Return, exactly as written, the run of lines that begins at the line containing "axis = line(top_end, (0, lid_apex_z))" and ends at the line containing "obj.data.transform(world)". Nothing outside that run belongs in the answer.
--- start of Given material ---
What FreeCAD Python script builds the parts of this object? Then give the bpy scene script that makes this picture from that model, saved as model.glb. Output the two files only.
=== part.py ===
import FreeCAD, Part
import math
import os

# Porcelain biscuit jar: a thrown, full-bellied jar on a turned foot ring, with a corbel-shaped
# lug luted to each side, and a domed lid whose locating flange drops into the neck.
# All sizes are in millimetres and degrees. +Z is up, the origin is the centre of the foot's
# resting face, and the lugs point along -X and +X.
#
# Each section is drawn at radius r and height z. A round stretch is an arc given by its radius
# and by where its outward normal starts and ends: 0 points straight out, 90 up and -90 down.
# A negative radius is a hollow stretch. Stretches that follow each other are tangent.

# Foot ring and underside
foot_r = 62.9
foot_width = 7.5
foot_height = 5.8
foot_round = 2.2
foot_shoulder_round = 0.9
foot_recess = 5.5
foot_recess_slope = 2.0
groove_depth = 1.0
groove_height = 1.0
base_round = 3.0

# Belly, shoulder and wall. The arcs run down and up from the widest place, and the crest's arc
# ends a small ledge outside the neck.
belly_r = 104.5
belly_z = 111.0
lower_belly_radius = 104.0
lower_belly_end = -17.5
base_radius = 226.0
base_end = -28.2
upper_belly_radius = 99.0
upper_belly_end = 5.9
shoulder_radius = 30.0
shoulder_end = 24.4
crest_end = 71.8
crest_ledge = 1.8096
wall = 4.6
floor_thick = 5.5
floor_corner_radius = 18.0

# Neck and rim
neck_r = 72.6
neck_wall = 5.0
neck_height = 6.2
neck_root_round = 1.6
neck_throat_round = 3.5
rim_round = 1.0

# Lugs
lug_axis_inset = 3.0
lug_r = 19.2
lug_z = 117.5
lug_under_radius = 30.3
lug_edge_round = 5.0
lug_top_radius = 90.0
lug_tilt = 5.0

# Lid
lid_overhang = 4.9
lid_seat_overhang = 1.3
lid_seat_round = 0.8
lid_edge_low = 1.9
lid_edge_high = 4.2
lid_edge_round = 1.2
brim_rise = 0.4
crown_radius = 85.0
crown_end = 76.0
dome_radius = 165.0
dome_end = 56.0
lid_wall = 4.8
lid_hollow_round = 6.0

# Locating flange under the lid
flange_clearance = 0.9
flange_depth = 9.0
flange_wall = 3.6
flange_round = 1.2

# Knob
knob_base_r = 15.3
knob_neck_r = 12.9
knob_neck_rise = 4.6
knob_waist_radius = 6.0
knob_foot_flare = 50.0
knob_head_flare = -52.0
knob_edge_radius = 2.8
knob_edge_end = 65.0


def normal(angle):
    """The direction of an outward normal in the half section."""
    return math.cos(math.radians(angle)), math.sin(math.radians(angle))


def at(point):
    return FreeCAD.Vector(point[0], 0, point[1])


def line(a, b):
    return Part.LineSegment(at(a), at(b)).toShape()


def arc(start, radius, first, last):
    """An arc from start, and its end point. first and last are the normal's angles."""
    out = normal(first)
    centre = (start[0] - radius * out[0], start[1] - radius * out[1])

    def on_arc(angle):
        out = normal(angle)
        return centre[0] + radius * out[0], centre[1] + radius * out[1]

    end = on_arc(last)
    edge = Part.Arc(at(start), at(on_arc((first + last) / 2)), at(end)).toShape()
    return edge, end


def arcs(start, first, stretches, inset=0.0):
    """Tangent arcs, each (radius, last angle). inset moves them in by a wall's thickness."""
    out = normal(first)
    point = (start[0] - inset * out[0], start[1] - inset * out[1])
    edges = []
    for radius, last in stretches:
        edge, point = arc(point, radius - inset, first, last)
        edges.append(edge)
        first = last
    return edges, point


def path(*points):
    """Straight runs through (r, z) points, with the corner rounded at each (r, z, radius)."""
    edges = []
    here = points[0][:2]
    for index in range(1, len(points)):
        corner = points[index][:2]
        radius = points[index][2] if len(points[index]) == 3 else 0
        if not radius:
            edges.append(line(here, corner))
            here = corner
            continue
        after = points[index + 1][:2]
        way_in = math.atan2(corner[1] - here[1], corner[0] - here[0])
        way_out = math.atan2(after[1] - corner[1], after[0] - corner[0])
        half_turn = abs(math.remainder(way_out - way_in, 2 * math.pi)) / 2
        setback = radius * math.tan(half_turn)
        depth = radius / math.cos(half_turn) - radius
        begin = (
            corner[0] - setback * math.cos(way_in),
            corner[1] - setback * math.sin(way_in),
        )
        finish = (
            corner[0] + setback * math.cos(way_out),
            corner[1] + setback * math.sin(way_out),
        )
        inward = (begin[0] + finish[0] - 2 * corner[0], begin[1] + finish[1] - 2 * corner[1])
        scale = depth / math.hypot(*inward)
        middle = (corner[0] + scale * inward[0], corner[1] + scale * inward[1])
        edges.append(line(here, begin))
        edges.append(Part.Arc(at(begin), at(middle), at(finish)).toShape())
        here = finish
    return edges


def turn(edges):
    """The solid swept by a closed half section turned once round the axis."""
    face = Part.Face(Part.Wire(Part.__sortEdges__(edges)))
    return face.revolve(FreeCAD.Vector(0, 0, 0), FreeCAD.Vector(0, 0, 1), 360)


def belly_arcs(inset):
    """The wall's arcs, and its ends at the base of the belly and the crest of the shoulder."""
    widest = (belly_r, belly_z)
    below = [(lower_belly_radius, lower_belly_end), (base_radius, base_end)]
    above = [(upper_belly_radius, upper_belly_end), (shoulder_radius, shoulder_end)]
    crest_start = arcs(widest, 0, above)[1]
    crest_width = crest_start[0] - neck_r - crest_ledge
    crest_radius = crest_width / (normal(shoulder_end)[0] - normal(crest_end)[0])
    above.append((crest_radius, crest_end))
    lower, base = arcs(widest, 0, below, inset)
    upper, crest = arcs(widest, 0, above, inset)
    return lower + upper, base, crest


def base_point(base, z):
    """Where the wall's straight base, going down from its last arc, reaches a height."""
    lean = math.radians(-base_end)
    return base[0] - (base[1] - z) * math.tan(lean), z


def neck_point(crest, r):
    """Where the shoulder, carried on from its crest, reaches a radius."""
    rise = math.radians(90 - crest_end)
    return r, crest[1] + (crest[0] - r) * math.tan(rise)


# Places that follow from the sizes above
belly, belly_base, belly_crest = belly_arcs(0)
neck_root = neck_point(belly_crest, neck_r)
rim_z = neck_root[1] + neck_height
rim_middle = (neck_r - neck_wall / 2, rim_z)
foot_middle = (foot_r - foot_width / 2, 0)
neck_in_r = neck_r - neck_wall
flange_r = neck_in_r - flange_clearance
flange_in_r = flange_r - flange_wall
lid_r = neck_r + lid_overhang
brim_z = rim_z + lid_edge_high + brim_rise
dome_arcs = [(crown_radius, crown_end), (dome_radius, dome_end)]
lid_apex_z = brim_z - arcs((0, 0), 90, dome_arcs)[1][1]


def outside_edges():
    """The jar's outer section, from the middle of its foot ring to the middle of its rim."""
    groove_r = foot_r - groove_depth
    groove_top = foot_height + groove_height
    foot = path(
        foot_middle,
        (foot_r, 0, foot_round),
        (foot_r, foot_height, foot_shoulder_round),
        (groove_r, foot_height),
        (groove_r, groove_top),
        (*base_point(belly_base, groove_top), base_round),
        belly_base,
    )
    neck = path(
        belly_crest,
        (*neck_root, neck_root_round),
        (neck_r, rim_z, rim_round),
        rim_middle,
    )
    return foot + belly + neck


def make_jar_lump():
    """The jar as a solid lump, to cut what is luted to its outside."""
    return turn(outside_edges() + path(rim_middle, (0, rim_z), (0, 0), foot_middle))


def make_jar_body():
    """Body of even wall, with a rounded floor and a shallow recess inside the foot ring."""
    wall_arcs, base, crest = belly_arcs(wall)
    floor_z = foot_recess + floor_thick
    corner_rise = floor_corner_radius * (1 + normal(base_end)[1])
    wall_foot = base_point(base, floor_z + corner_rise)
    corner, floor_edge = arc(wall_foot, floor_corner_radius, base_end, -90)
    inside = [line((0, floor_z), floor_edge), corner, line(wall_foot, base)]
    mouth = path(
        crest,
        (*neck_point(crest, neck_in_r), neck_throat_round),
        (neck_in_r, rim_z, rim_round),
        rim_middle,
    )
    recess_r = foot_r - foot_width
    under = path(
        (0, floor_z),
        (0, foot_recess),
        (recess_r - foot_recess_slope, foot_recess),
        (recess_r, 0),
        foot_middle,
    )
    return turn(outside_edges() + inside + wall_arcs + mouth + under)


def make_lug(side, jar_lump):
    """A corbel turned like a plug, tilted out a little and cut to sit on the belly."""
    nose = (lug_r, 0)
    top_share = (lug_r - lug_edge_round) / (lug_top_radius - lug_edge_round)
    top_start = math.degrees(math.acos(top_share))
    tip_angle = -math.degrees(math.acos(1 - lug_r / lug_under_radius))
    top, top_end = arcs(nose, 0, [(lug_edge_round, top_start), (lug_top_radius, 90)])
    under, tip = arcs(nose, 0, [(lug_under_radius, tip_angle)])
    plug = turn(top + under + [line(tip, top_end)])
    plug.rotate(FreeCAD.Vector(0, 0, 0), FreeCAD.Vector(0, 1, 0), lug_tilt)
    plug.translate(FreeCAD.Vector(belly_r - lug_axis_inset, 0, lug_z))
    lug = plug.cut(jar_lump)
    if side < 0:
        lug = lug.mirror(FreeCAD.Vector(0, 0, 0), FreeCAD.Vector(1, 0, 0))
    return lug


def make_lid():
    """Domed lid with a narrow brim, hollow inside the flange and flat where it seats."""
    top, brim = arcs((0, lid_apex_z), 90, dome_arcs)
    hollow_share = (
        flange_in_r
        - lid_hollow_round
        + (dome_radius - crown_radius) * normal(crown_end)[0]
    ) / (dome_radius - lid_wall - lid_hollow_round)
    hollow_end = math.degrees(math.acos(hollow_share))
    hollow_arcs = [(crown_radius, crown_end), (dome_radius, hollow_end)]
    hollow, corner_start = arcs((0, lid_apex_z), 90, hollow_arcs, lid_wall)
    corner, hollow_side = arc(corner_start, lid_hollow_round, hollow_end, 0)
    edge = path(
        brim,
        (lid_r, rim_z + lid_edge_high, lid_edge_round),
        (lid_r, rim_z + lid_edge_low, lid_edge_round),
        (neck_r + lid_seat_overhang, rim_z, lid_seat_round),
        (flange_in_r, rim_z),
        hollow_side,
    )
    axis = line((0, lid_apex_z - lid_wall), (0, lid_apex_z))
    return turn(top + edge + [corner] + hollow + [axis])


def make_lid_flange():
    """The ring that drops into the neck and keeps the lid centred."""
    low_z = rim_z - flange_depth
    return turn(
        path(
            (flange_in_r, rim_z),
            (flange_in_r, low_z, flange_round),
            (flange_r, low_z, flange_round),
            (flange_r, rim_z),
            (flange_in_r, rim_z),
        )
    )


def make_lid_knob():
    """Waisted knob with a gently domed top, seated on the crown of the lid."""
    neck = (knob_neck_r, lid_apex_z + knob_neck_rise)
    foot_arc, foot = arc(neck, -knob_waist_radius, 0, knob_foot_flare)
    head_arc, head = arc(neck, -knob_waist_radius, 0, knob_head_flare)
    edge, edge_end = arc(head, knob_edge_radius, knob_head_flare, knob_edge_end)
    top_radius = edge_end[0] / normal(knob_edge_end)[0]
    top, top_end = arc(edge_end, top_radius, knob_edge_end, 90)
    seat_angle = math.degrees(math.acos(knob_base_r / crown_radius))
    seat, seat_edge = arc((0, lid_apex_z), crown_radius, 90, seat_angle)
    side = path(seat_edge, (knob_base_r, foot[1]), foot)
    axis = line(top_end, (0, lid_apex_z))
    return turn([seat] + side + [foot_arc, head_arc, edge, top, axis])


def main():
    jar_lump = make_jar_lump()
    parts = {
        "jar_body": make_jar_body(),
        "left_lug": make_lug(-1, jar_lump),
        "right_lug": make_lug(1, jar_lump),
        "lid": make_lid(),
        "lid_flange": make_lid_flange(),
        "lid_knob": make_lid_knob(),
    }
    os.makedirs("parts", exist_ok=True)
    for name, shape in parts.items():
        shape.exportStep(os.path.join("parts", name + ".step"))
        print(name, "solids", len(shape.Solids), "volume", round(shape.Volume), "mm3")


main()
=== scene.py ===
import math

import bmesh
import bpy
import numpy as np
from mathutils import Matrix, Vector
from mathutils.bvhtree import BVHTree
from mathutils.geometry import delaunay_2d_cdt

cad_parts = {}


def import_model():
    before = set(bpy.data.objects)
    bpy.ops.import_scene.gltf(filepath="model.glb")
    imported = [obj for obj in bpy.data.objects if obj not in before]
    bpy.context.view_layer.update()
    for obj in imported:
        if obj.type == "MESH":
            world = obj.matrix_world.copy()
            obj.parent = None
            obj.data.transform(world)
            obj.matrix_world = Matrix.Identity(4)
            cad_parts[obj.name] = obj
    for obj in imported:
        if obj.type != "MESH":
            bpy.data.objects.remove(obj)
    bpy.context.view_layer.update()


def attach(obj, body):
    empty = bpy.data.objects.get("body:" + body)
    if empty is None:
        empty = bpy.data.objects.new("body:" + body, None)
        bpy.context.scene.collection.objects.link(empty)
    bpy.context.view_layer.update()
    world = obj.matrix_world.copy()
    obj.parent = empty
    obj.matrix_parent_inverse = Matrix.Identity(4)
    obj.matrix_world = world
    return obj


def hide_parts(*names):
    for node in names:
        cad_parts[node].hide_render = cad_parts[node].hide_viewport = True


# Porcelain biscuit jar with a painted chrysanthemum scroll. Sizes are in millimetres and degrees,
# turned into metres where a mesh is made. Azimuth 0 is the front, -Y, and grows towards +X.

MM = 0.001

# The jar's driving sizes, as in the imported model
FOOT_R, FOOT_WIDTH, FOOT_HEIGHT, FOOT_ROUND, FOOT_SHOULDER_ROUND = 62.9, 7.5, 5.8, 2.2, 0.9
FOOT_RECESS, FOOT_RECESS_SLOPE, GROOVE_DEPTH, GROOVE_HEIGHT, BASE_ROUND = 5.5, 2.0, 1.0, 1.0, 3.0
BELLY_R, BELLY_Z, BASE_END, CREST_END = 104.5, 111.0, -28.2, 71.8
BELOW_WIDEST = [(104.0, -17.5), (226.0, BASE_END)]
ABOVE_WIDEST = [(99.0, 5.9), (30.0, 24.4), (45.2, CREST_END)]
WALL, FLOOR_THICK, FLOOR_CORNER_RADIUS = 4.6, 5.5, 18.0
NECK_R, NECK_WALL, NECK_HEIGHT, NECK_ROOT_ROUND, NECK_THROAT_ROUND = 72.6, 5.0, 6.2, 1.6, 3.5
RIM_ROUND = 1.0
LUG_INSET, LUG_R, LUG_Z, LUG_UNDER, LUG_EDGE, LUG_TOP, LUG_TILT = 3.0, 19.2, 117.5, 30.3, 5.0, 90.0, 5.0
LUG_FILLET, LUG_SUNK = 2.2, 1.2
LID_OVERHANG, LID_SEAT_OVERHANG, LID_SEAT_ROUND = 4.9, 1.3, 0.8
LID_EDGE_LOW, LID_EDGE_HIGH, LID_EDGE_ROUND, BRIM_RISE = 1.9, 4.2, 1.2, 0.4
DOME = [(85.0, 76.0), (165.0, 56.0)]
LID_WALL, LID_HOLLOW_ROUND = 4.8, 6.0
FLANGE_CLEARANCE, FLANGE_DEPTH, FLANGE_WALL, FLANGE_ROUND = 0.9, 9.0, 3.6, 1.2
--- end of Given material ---
| Reply to the exercise |
    axis = line(top_end, (0, lid_apex_z))
    return turn([seat] + side + [foot_arc, head_arc, edge, top, axis])


def main():
    jar_lump = make_jar_lump()
    parts = {
        "jar_body": make_jar_body(),
        "left_lug": make_lug(-1, jar_lump),
        "right_lug": make_lug(1, jar_lump),
        "lid": make_lid(),
        "lid_flange": make_lid_flange(),
        "lid_knob": make_lid_knob(),
    }
    os.makedirs("parts", exist_ok=True)
    for name, shape in parts.items():
        shape.exportStep(os.path.join("parts", name + ".step"))
        print(name, "solids", len(shape.Solids), "volume", round(shape.Volume), "mm3")


main()
=== scene.py ===
import math

import bmesh
import bpy
import numpy as np
from mathutils import Matrix, Vector
from mathutils.bvhtree import BVHTree
from mathutils.geometry import delaunay_2d_cdt

cad_parts = {}


def import_model():
    before = set(bpy.data.objects)
    bpy.ops.import_scene.gltf(filepath="model.glb")
    imported = [obj for obj in bpy.data.objects if obj not in before]
    bpy.context.view_layer.update()
    for obj in imported:
        if obj.type == "MESH":
            world = obj.matrix_world.copy()
            obj.parent = None
            obj.data.transform(world)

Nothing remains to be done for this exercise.